Cleante Davidoglu (1871–1947) was a Romanian major general during World War I and its immediate aftermath, who served as commander of the Gendarmerie from 1927 to 1928.

==Biography==
===Early life===
He was born in Bârlad, Vaslui County, the son of Profira Moțoc and Doctor Cleante Davidoglu. His younger brother was the mathematician Anton Davidoglu. His grandfather was a salep seller, his great-grandfather a sipahi in the Ottoman Army, and his great-great-grandfather a janissary from around Piatra Neamț.

===World War I===
After his military studies, he was promoted to captain in 1905, and then served with the Romanian Army in World War I. During the Romanian Campaign of 1916, lieutenant colonel Davidoglu commanded the 4th Roșiori Regiment at the battles of Transylvania, Oituz, and Robănești. In 1917 he was promoted to colonel, and by the end of the war to brigadier general.

===Hotin uprising===
In October 1918, Prime Minister Alexandru Marghiloman ordered the Romanian Army to take control of Bukovina and Hotin, in the far-northern tip of Bessarabia. The 1st Cavalry Division soon moved into the region; it was spearheaded by the 3rd Redcoats Regiment and the 40th Infantry Regiment, both of which were placed under the command of General Davidoglu. Hotin was ceded by the Austrians on November 10, but on January 7, 1919, the Hotin Uprising, a Ukrainian-led insurrection, began. On January 19 Podolian irregulars crossed into Hotin County at Atachi, disarming Romanian border guards and moving in on Soroca; on January 23, after reaching Secureni, rebellion erupted in Hotin itself, chasing out the Romanian garrison. Soon after, Davidoglu's troops were joined by various units, including the 37th Infantry Regiment from Bacău and the machine-gunners of Bălți. On January 28–30, the regrouped units forced the rebels out the area, pushing them back over the Dniester by February 1.

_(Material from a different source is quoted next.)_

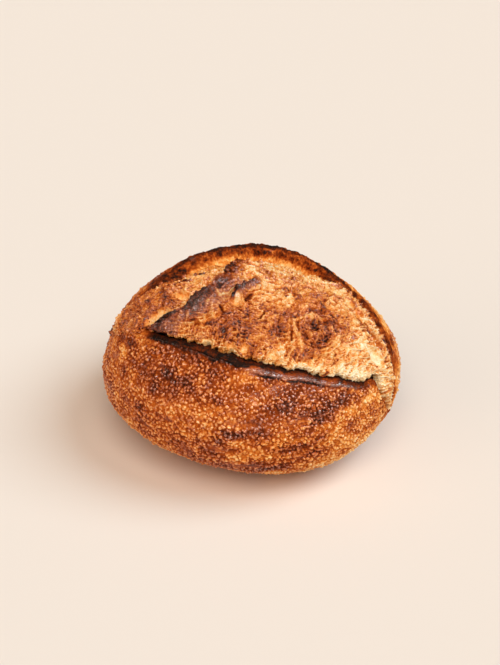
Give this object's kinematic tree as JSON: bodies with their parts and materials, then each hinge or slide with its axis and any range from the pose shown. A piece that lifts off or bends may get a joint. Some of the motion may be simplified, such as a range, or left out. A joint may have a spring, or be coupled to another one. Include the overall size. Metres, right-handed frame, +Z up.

===The Hungarian–Romanian War===
In March 1919 he was stationed in Satu Mare, where he helped Doctor Lükő Béla establish the surgery section of the city's hospital. In April 2019, during the Hungarian–Romanian War, he led the 2nd Roșiori Brigade in the battles around Satu Mare and Mátészalka. For the bravery he displayed in those engagements, Davidoglu was awarded on June 6 the Order of Michael the Brave, 3rd class.

===The Gendarmerie===
Promoted to major general, he served as commander of the Gendarmerie from 1927 to 1928. In July 1927, Iuliu Maniu and Virgil Madgearu, representing the National Peasants' Party, wrote an open letter to Prime Minister Ion I. C. Brătianu, the leader of the National Liberal Party, protesting Davidoglu's alleged interference in the 1927 Romanian general election.

Davidoglu subsequently served as Chief Gendarmerie Inspector of Mehedinți County. He died in Bucharest in 1947.

In 2012 the office of Gendarmerie Inspector of Mehedinți County was named in his honor.